Ms. Talbot’s article/review was entitled, Acid Reflux…that elicited an equally good laugh from me. My immediate thought was, if Talbot really wanted to seal the deal by citing the Technicolor process in an article with that particular title she could have at least referenced a “Technicolor yawn.” I’ll leave it to you to Google the meaning of that bit of British slang. But thinking more about the test subject’s comment, about wishing to be able to talk in Technicolor, my thought was, “don’t we all.”

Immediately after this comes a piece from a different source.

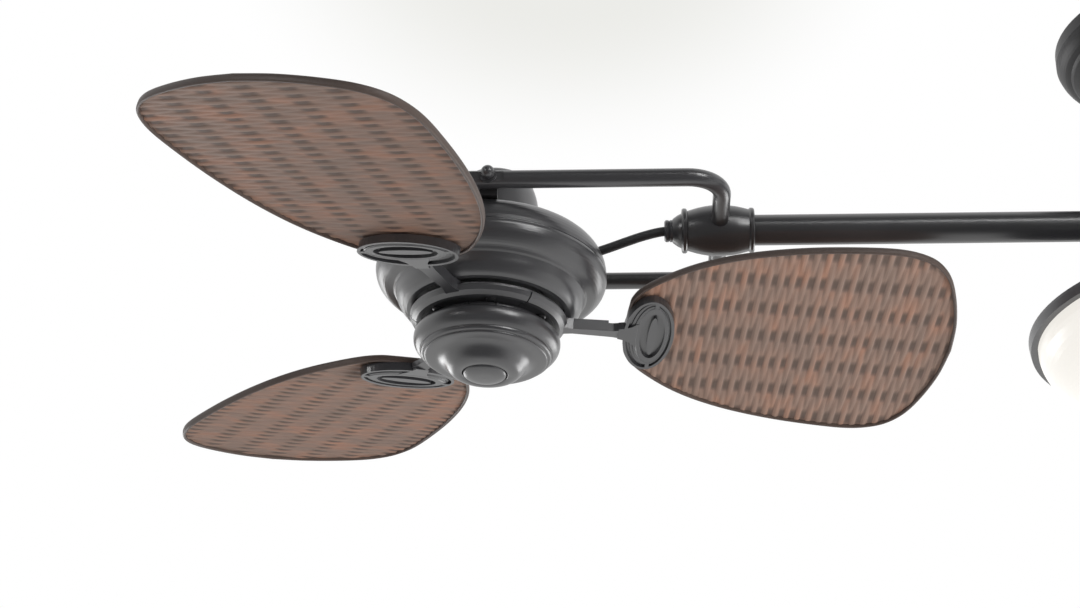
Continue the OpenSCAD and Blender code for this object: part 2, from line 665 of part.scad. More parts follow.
// Lower half of the cover: bulges out, rounds under to a step and ends in a turned-in rim
module motor_housing() {
    seam_gap = 0.4;
    lip = 3;
    lip_wall = 1.2;
    edge = housing_r - 0.5;
    lip_r = edge - shell_wall - 0.4;
    outer = concat([[edge, -seam_drop - seam_gap]],
        curve([[edge, -seam_drop - seam_gap - 0.4], [housing_r, -seam_drop - 4.5],
            [housing_r - 2.2, -seam_drop - 11.5], [step_r + 8.6, -step_drop + 2.2],
            [step_r + 1.6, -step_drop]], 4),
        curve([[step_r, -step_drop - 1.2], [step_r - 1, -step_drop - 4],
            [step_r - 3, -step_drop - 9.5], [rim_r + 1.5, -rim_drop + 2.2],
            [rim_r - 2, -rim_drop]], 4), [[throat_r, -rim_drop]]);
    inner = concat([[throat_r, -rim_drop + shell_wall], [rim_r - 2.6, -rim_drop + shell_wall]],
        curve([[rim_r - 0.6, -rim_drop + 3.2], [step_r - 4.6, -step_drop - 9],
            [step_r - 2.6, -step_drop - 3], [step_r - 1.6, -step_drop + 0.6]], 4),
        curve([[step_r + 1, -step_drop + 1.6], [step_r + 7.6, -step_drop + 3.8],
            [housing_r - 3.9, -seam_drop - 11], [housing_r - 2, -seam_drop - 4.5]], 4),
        [[lip_r, -seam_drop - seam_gap - 1.2], [lip_r - lip_wall, -seam_drop - seam_gap - 1.2],
            [lip_r - lip_wall, -seam_drop + lip], [lip_r, -seam_drop + lip],
            [lip_r, -seam_drop - seam_gap]]);
    color(metal) turned(concat(outer, inner));
}

// Hollow fixed shaft and its nut, which clamp the strap and the upper shell together
module motor_shaft() {
    collar_top = -top_drop - shell_wall;
    stud_top = -top_drop + strap_t + nut_h + 3;
    color(steel) {
        difference() {
            union() {
                translate([0, 0, -plate_bottom])
                    cylinder(r = shaft_r, h = plate_bottom + collar_top);
                translate([0, 0, collar_top - collar_h]) cylinder(r = 14, h = collar_h);
                translate([0, 0, collar_top - 1]) cylinder(r = stud_r, h = stud_top - collar_top + 1);
            }
            translate([0, 0, -plate_bottom - cut]) cylinder(r = stud_r - 1.8, h = 2 * plate_bottom);
        }
        translate([0, 0, -top_drop + strap_t]) difference() {
            cylinder(r = stud_r + 4.5, h = nut_h, $fn = 6);
            translate([0, 0, -cut]) cylinder(r = stud_r + fit, h = nut_h + 2 * cut);
        }
    }
}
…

That mention of Technicolor by the test subject wouldn’t be the last time someone would draw the association between the remarkable color process and LSD. Not that one would need to drop acid to experience those colors, but I do clearly recollect first seeing Stanley Kubrick’s 2001: A Space Odyssey in 1969, at a theatre just north of San Diego, blazing on a tab of psilocybin …my eyes rivetted to the screen. More curious to me is the notion of being able to “talk in Technicolor.” It sort of calls up the challenge of trying to describe colors – more often than not lacking precision. Further, one hears the name Technicolor bandied about so often, with such a lack of discernment, that it begs the question…what is or was Technicolor?

That constant lack of understanding as much as anything else was what compelled me to delve into the history of Technicolor’s most celebrated accomplishment – IB dye-transfer imbibition printing. My hope is that the finished book, Alchemy in Technicolor, pays homage to that storied era of motion picture history.